Research keywords: Fracture mechanics, Computational Mechanics, Solid Mechanics, Continuum Mechanics
Affiliations: Member of European Mechanics Society, Member of the Board of the UK Association for Computational Mechanics (UKACM)

Brief Biography

Ettore Barbieri joined the SEMS at QMUL in May 2013. He holds a 5-year Laurea (Vecchio Ordinamento) degree cum laude in Aerospace Engineering (from the University of Naples Federico II) and a PhD in Mechanical Engineering from the University of Bath, where he was part of the Composite Research Unit (CRU).

In 2010, he joined the Solid Mechanics and Materials Engineering group at the University of Oxford as a post-doc, to work on an EPSRC/DSTL funded project on multiscale numerical simulation of failure of composite materials of submarine structures subject to underwater explosion, with Prof Nik Petrinic, Dr Vito Tagarielli and Prof Alan Cocks. He developed a new modelling concept (distance-based) for multiple non-planar cracks in 3D, enabling simulation of post-failure behaviour which would be otherwise very difficult or almost impossible with traditional techniques.

Towards the end of his stay at Oxford, he started and is currently co-leading a Mitsubishi Heavy Industries funded project on meshfree simulation of spallation, plugging, and fragmentation in the high-velocity impact of metals.

He joined Queen Mary in May 2013 as an academic. His research efforts are in developing theoretical and numerical models for the failure of hybrid micro and nano-reinforced materials, alongside the Functional Nanomaterials group in SEMS, with the objective of estimating the mechanical properties of advanced materials (composites and ceramics) under extreme conditions, and to retrofit this information to designers and manufacturers.

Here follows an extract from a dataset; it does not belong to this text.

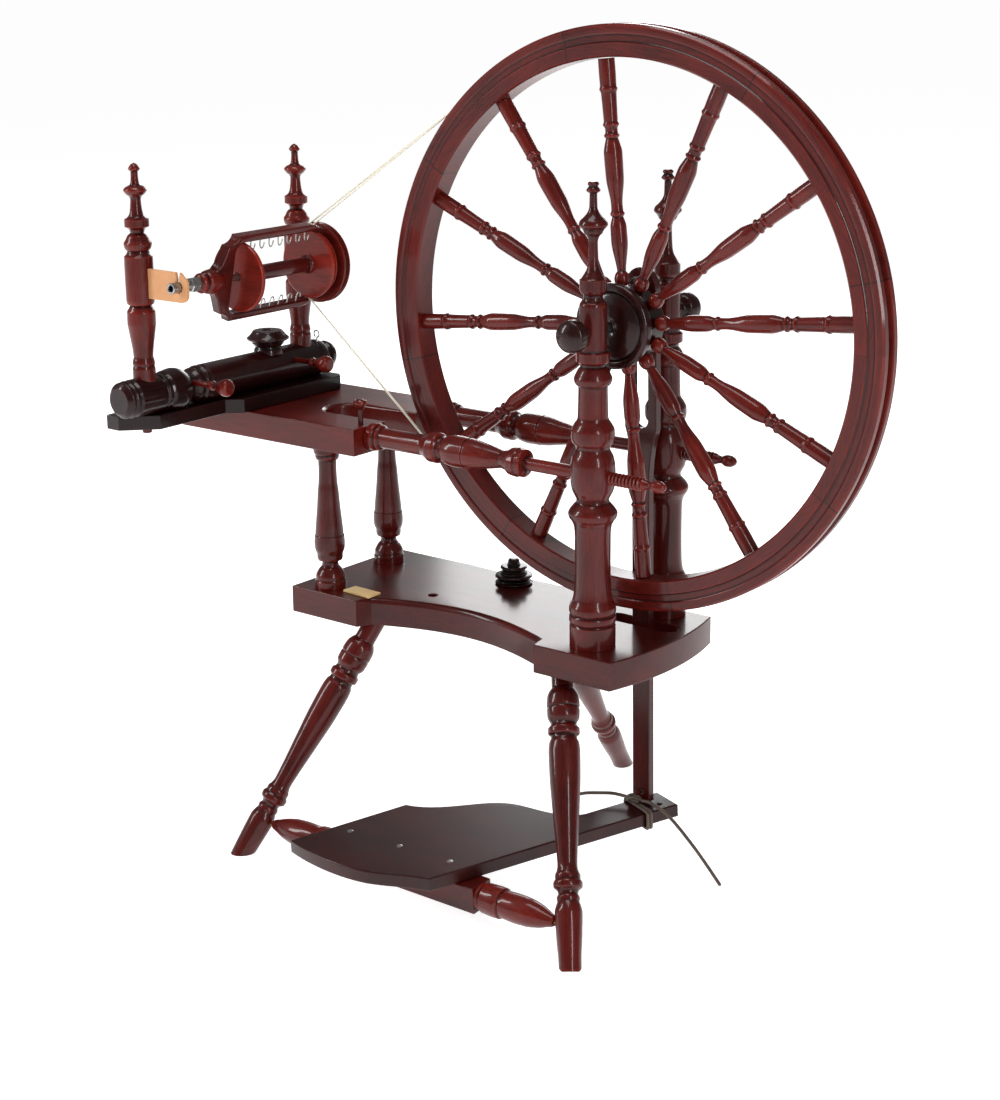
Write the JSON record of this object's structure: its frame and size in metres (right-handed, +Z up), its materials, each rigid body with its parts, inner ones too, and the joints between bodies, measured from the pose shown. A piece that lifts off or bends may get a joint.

He is an active part of the Industry Working Group of The Thomas Young Centre (TYC) in London.
TYC is a world-leading network of researchers from UCL, Imperial College, King?s College London, Queen Mary and the National Physical Laboratory, from a broad range of scientific disciplines, who work on predictive modelling.
The aim of the centre is to work to address challenges of society and industry through materials modelling and the theory and simulation of materials.